**Dataset excerpt:**
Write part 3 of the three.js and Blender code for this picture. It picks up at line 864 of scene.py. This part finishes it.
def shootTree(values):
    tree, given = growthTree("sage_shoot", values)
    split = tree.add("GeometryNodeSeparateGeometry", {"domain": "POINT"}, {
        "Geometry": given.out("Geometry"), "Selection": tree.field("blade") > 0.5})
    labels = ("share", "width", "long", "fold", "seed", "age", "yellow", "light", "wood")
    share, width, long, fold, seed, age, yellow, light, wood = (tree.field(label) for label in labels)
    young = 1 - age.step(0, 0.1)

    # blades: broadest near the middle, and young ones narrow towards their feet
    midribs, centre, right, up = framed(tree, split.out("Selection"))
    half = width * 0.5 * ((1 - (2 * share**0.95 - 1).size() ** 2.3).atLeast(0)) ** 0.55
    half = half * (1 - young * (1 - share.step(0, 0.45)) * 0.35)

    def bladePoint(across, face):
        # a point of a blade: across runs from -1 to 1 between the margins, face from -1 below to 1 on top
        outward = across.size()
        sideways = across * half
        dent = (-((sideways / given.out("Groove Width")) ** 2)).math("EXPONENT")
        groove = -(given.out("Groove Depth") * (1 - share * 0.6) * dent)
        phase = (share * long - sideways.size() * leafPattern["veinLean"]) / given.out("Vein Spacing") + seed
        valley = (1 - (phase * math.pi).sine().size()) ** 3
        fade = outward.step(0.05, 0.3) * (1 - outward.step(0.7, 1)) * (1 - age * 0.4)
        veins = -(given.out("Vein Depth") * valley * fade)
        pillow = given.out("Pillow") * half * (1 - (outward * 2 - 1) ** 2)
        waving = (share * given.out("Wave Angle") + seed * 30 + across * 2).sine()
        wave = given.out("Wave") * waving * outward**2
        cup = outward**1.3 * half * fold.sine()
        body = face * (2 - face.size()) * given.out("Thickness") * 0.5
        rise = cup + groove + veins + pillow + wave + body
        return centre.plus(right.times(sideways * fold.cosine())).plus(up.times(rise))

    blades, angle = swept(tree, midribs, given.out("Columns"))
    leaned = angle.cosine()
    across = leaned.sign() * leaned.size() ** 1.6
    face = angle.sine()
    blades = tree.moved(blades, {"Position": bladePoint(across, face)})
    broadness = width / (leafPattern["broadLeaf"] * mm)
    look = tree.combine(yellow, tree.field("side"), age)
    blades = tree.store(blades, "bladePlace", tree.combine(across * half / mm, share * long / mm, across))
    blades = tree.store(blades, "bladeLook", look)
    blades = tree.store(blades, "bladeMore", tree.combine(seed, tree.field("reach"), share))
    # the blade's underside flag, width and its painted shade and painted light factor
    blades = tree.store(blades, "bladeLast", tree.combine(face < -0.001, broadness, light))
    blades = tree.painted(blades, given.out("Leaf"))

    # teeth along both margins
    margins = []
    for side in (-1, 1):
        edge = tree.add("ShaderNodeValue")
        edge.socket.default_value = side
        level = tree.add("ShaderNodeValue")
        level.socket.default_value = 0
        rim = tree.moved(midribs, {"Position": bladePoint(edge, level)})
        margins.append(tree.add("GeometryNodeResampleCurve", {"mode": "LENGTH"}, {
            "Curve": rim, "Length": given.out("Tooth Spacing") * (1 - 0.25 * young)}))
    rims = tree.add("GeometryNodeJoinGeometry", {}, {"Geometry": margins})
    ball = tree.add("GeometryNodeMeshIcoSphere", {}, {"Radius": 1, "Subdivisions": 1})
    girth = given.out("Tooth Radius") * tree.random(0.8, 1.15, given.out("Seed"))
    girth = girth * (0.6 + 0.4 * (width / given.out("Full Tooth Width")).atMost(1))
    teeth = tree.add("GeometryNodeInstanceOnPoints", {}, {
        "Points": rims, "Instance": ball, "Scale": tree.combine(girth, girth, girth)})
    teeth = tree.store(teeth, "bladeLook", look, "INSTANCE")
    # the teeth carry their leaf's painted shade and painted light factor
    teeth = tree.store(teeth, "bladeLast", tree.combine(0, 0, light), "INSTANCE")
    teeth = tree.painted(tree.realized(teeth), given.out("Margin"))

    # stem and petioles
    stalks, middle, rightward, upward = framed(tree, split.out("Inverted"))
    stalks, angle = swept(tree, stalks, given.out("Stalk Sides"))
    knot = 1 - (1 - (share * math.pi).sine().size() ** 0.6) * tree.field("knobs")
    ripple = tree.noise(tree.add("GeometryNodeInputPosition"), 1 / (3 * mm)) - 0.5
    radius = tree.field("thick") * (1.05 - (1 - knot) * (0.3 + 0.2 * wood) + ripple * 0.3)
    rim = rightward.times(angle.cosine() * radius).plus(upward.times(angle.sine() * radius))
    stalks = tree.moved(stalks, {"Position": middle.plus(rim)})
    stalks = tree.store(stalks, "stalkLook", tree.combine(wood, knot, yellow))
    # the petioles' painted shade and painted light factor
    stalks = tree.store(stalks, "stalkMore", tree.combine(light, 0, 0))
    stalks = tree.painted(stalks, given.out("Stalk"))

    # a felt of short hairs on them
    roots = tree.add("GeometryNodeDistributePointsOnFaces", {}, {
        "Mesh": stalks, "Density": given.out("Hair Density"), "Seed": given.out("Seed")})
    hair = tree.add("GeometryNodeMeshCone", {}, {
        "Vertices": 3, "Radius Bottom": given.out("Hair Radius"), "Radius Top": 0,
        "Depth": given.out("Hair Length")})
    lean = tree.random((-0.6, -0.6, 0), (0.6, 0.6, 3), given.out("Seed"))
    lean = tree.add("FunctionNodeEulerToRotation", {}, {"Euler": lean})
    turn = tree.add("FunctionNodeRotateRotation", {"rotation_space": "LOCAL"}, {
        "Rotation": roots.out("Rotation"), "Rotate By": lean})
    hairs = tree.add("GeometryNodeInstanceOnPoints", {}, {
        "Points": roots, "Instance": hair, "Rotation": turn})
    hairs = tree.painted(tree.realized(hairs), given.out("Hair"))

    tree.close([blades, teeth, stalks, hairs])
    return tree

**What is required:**
Extract each line of the listing above, copying it word for word.

**Response:**
Write part 3 of the three.js and Blender code for this picture. It picks up at line 864 of scene.py. This part finishes it.
def shootTree(values):
    tree, given = growthTree("sage_shoot", values)
    split = tree.add("GeometryNodeSeparateGeometry", {"domain": "POINT"}, {
        "Geometry": given.out("Geometry"), "Selection": tree.field("blade") > 0.5})
    labels = ("share", "width", "long", "fold", "seed", "age", "yellow", "light", "wood")
    share, width, long, fold, seed, age, yellow, light, wood = (tree.field(label) for label in labels)
    young = 1 - age.step(0, 0.1)

    # blades: broadest near the middle, and young ones narrow towards their feet
    midribs, centre, right, up = framed(tree, split.out("Selection"))
    half = width * 0.5 * ((1 - (2 * share**0.95 - 1).size() ** 2.3).atLeast(0)) ** 0.55
    half = half * (1 - young * (1 - share.step(0, 0.45)) * 0.35)

    def bladePoint(across, face):
        # a point of a blade: across runs from -1 to 1 between the margins, face from -1 below to 1 on top
        outward = across.size()
        sideways = across * half
        dent = (-((sideways / given.out("Groove Width")) ** 2)).math("EXPONENT")
        groove = -(given.out("Groove Depth") * (1 - share * 0.6) * dent)
        phase = (share * long - sideways.size() * leafPattern["veinLean"]) / given.out("Vein Spacing") + seed
        valley = (1 - (phase * math.pi).sine().size()) ** 3
        fade = outward.step(0.05, 0.3) * (1 - outward.step(0.7, 1)) * (1 - age * 0.4)
        veins = -(given.out("Vein Depth") * valley * fade)
        pillow = given.out("Pillow") * half * (1 - (outward * 2 - 1) ** 2)
        waving = (share * given.out("Wave Angle") + seed * 30 + across * 2).sine()
        wave = given.out("Wave") * waving * outward**2
        cup = outward**1.3 * half * fold.sine()
        body = face * (2 - face.size()) * given.out("Thickness") * 0.5
        rise = cup + groove + veins + pillow + wave + body
        return centre.plus(right.times(sideways * fold.cosine())).plus(up.times(rise))

    blades, angle = swept(tree, midribs, given.out("Columns"))
    leaned = angle.cosine()
    across = leaned.sign() * leaned.size() ** 1.6
    face = angle.sine()
    blades = tree.moved(blades, {"Position": bladePoint(across, face)})
    broadness = width / (leafPattern["broadLeaf"] * mm)
    look = tree.combine(yellow, tree.field("side"), age)
    blades = tree.store(blades, "bladePlace", tree.combine(across * half / mm, share * long / mm, across))
    blades = tree.store(blades, "bladeLook", look)
    blades = tree.store(blades, "bladeMore", tree.combine(seed, tree.field("reach"), share))
    # the blade's underside flag, width and its painted shade and painted light factor
    blades = tree.store(blades, "bladeLast", tree.combine(face < -0.001, broadness, light))
    blades = tree.painted(blades, given.out("Leaf"))

    # teeth along both margins
    margins = []
    for side in (-1, 1):
        edge = tree.add("ShaderNodeValue")
        edge.socket.default_value = side
        level = tree.add("ShaderNodeValue")
        level.socket.default_value = 0
        rim = tree.moved(midribs, {"Position": bladePoint(edge, level)})
        margins.append(tree.add("GeometryNodeResampleCurve", {"mode": "LENGTH"}, {
            "Curve": rim, "Length": given.out("Tooth Spacing") * (1 - 0.25 * young)}))
    rims = tree.add("GeometryNodeJoinGeometry", {}, {"Geometry": margins})
    ball = tree.add("GeometryNodeMeshIcoSphere", {}, {"Radius": 1, "Subdivisions": 1})
    girth = given.out("Tooth Radius") * tree.random(0.8, 1.15, given.out("Seed"))
    girth = girth * (0.6 + 0.4 * (width / given.out("Full Tooth Width")).atMost(1))
    teeth = tree.add("GeometryNodeInstanceOnPoints", {}, {
        "Points": rims, "Instance": ball, "Scale": tree.combine(girth, girth, girth)})
    teeth = tree.store(teeth, "bladeLook", look, "INSTANCE")
    # the teeth carry their leaf's painted shade and painted light factor
    teeth = tree.store(teeth, "bladeLast", tree.combine(0, 0, light), "INSTANCE")
    teeth = tree.painted(tree.realized(teeth), given.out("Margin"))

    # stem and petioles
    stalks, middle, rightward, upward = framed(tree, split.out("Inverted"))
    stalks, angle = swept(tree, stalks, given.out("Stalk Sides"))
    knot = 1 - (1 - (share * math.pi).sine().size() ** 0.6) * tree.field("knobs")
    ripple = tree.noise(tree.add("GeometryNodeInputPosition"), 1 / (3 * mm)) - 0.5
    radius = tree.field("thick") * (1.05 - (1 - knot) * (0.3 + 0.2 * wood) + ripple * 0.3)
    rim = rightward.times(angle.cosine() * radius).plus(upward.times(angle.sine() * radius))
    stalks = tree.moved(stalks, {"Position": middle.plus(rim)})
    stalks = tree.store(stalks, "stalkLook", tree.combine(wood, knot, yellow))
    # the petioles' painted shade and painted light factor
    stalks = tree.store(stalks, "stalkMore", tree.combine(light, 0, 0))
    stalks = tree.painted(stalks, given.out("Stalk"))

    # a felt of short hairs on them
    roots = tree.add("GeometryNodeDistributePointsOnFaces", {}, {
        "Mesh": stalks, "Density": given.out("Hair Density"), "Seed": given.out("Seed")})
    hair = tree.add("GeometryNodeMeshCone", {}, {
        "Vertices": 3, "Radius Bottom": given.out("Hair Radius"), "Radius Top": 0,
        "Depth": given.out("Hair Length")})
    lean = tree.random((-0.6, -0.6, 0), (0.6, 0.6, 3), given.out("Seed"))
    lean = tree.add("FunctionNodeEulerToRotation", {}, {"Euler": lean})
    turn = tree.add("FunctionNodeRotateRotation", {"rotation_space": "LOCAL"}, {
        "Rotation": roots.out("Rotation"), "Rotate By": lean})
    hairs = tree.add("GeometryNodeInstanceOnPoints", {}, {
        "Points": roots, "Instance": hair, "Rotation": turn})
    hairs = tree.painted(tree.realized(hairs), given.out("Hair"))

    tree.close([blades, teeth, stalks, hairs])
    return tree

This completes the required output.